Для сборника АЗОВСКИЙ АЛЬБОМ

 


ТОЧНАЯ НЕТОЧНОСТЬ: почему Эредиа «подходил» Приазовью


Человеческая память непрестанно перестраивая свои хранилища под давлением позднейших впечатлений, хранит тем не менее те редкие мгновения, когда нечто, например стихотворение, прочитанное в случайный час, вдруг совпадает с пейзажем до такой степени, что кажется не текстом, наложенным на природу, а природой, внезапно обретшей голос. Именно такое переживание, описано Константином Паустовским в его зрелые годы, когда он оглядывался на свою юность, проведённую в Одессе и скитаниях по югу, –  «Особенно мне запомнились тогда стихи Эредиа. Они подходили к Азовскому побережью с его обрывистыми мысами, степями и ощущением древности», –  открывает путь к пониманию не только эстетической программы прозаика, но и глубокой связи, которая возникает между замкнутой формой парнасского сонета и разомкнутым, степным, ветреным пространством Приазовья. Парадокс заключается в том, что стихи, выточенные по законам античной скульптурности, вдруг  позволяют увидеть в обрывистых песчаных мысах – не эллинские колонны, а «ощутимость времени».

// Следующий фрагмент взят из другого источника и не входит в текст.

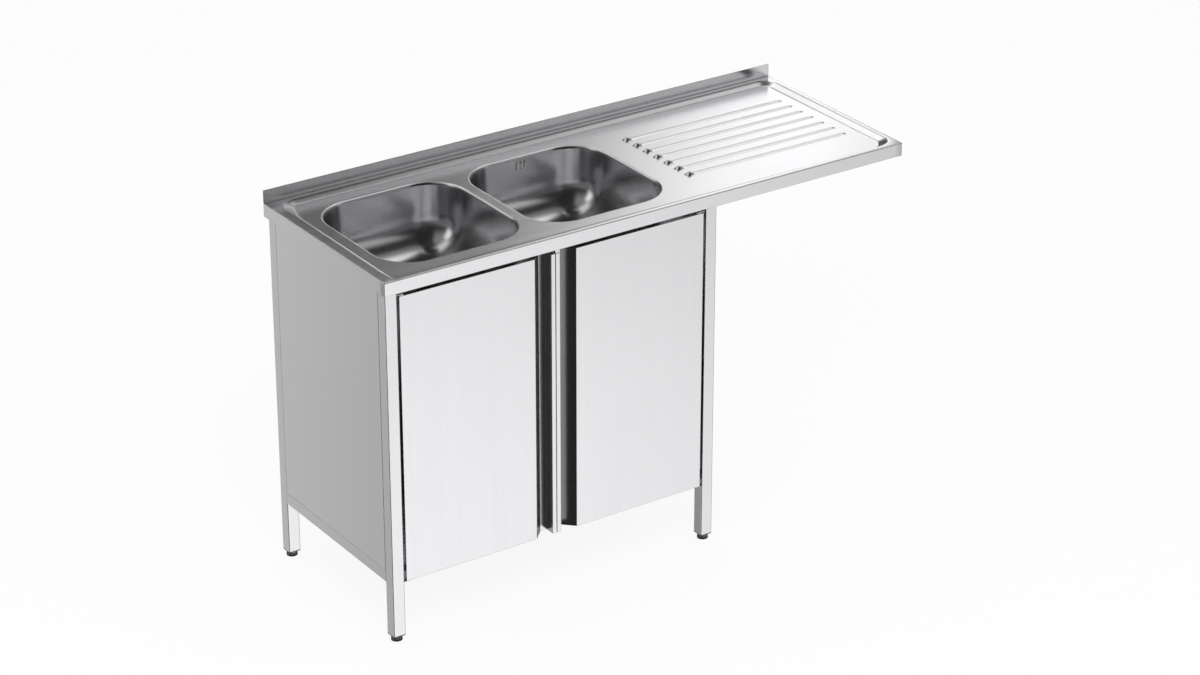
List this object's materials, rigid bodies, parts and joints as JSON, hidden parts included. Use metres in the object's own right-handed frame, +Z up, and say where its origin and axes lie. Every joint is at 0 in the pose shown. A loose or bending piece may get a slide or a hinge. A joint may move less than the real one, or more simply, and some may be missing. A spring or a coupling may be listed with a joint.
{
  "type": "commercial sink cabinet",
  "caption": "Stainless sink cabinet: a pressed worktop with two bowls and a ribbed drainer, on a tube frame with hinged doors, reaching past the frame over an open bay.",
  "frame": {"origin": "on the floor, under the middle of the worktop's width and depth", "axes": "+X to the right along the worktop, +Y to the wall, +Z up"},
  "size_m": [1.4, 0.52, 0.911],
  "materials": {
    "sheet_steel": "satin",
    "tube_steel": "satin",
    "strike_steel": "plain",
    "chrome": "polished",
    "magnet": "matt",
    "foot": "matt",
    "black_plastic": "matt",
    "white_plastic": "gloss",
    "rubber": "matt"
  },
  "bodies": {
    "cabinet": {"worktop": "sheet_steel", "upstand": "sheet_steel", "left_bowl": "sheet_steel", "right_bowl": "sheet_steel", "drainer_front_beam": "tube_steel", "drainer_back_beam": "tube_steel", "drainer_end_beam": "tube_steel", "drainer_cross_beam": "tube_steel", "front_left_leg": "tube_steel", "front_right_leg": "tube_steel", "back_left_leg": "tube_steel", "back_right_leg": "tube_steel", "front_top_rail": "tube_steel", "back_top_rail": "tube_steel", "left_top_rail": "tube_steel", "right_top_rail": "tube_steel", "left_bottom_rail": "tube_steel", "right_bottom_rail": "tube_steel", "back_bottom_rail": "tube_steel", "bottom_shelf": "sheet_steel", "left_panel": "sheet_steel", "right_panel": "sheet_steel", "back_panel": "sheet_steel", "left_top_hinge": "tube_steel", "left_bottom_hinge": "tube_steel", "right_top_hinge": "tube_steel", "right_bottom_hinge": "tube_steel", "centre_catch": "sheet_steel", "catch_magnets": "magnet", "foot_inserts": "black_plastic", "left_waste": "chrome", "right_waste": "chrome", "left_waste_gasket": "rubber", "right_waste_gasket": "rubber", "left_waste_nut": "white_plastic", "right_waste_nut": "white_plastic", "overflow_shell": "white_plastic", "overflow_hose": "rubber", "left_drain_pipe": "white_plastic", "right_drain_pipe": "white_plastic", "drain_tee": "white_plastic", "trap_head": "white_plastic", "trap_cup": "white_plastic", "outlet_pipe": "white_plastic", "outlet_coupler": "white_plastic"},
    "left_door": {"left_door_skin": "sheet_steel", "left_door_liner": "sheet_steel", "left_door_bushes": "white_plastic", "left_door_strike": "strike_steel"},
    "right_door": {"right_door_skin": "sheet_steel", "right_door_liner": "sheet_steel", "right_door_bushes": "white_plastic", "right_door_strike": "strike_steel"},
    "front_left_foot": {"front_left_foot": "foot"},
    "front_right_foot": {"front_right_foot": "foot"},
    "back_left_foot": {"back_left_foot": "foot"},
    "back_right_foot": {"back_right_foot": "foot"},
    "left_plug": {"left_plug": "chrome"},
    "right_plug": {"right_plug": "chrome"}
  },
  "joints": [
    {"name": "left_door_hinge", "type": "hinge", "parent": "cabinet", "child": "left_door", "pos_m": [-0.6538, -0.2508, 0.4935], "axis": [0, 0, -1], "range_deg": [0, 110]},
    {"name": "right_door_hinge", "type": "hinge", "parent": "cabinet", "child": "right_door", "pos_m": [0.125, -0.2508, 0.4935], "axis": [0, 0, 1], "range_deg": [0, 110]},
    {"name": "front_left_foot_height", "type": "slide", "parent": "cabinet", "child": "front_left_foot", "axis": [0, 0, -1], "range_m": [0, 0.02]},
    {"name": "front_right_foot_height", "type": "slide", "parent": "cabinet", "child": "front_right_foot", "axis": [0, 0, -1], "range_m": [0, 0.02]},
    {"name": "back_left_foot_height", "type": "slide", "parent": "cabinet", "child": "back_left_foot", "axis": [0, 0, -1], "range_m": [0, 0.02]},
    {"name": "back_right_foot_height", "type": "slide", "parent": "cabinet", "child": "back_right_foot", "axis": [0, 0, -1], "range_m": [0, 0.02]},
    {"name": "left_plug_lift", "type": "slide", "parent": "cabinet", "child": "left_plug", "axis": [0, 0, 1], "range_m": [0, 0.12]},
    {"name": "right_plug_lift", "type": "slide", "parent": "cabinet", "child": "right_plug", "axis": [0, 0, 1], "range_m": [0, 0.12]}
  ]
}
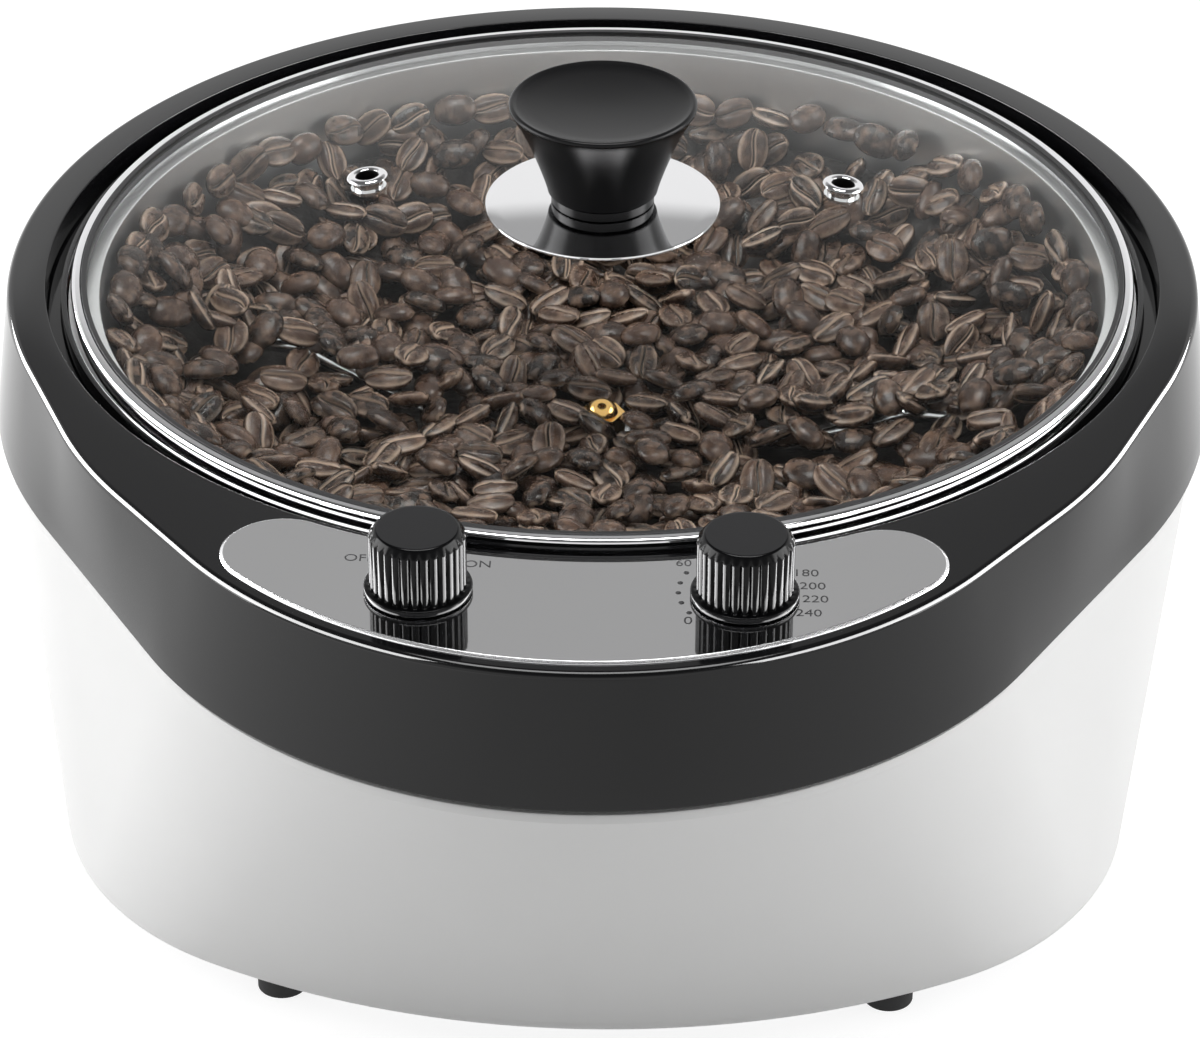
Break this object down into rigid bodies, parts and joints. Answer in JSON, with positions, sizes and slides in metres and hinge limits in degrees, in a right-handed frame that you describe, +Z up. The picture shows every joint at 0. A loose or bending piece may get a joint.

Имеет смысл сразу задаться вопросом: что именно в поэзии Эредиа – кубинца по рождению, француза по языку и римлянина по духу, – могло столь сильно резонировать с душой человека,  видевшего Азовское море? Ответ, вероятно, лежит не в области буквальных совпадений (ни Таганрогский мыс, ни Меотида не имеют прямого отношения к руинам храма на вершине, описанным в сонете «Забвение»), но – в особой темпоральной оптике, свойственной Эредиа, при которой прошлое не уходит, а инкрустируется в настоящее подобно тому, как окаменелости вкраплены в прибрежные утёсы. Первый из трёх сонетов – «Забвение» – открывается картиной руин, где «пустынный дух изводит смерть на нет», что означает не победу над смертью, а её нейтрализацию через бесконечную повторяемость быта: пастух гонит скот, рожок выдыхает рассвет, волна лазурна, акант поёт без слов, – эта цикличность, этот круговорот, в котором люди «не делают» до «сокровищ» (то есть до великой истории), оказывается для Паустовского-юноши формой освобождения от собственной исторической тяжести, поскольку Приазовье, с его курганами и забытыми торговыми факториями, давало ему то же самое переживание – не трагедии, – успокоительной грандиозности забвения, когда море плачет, но плач этот столь же древен и безличен, как плач ста сирен, чьи голоса давно смешались с шумом прибоя.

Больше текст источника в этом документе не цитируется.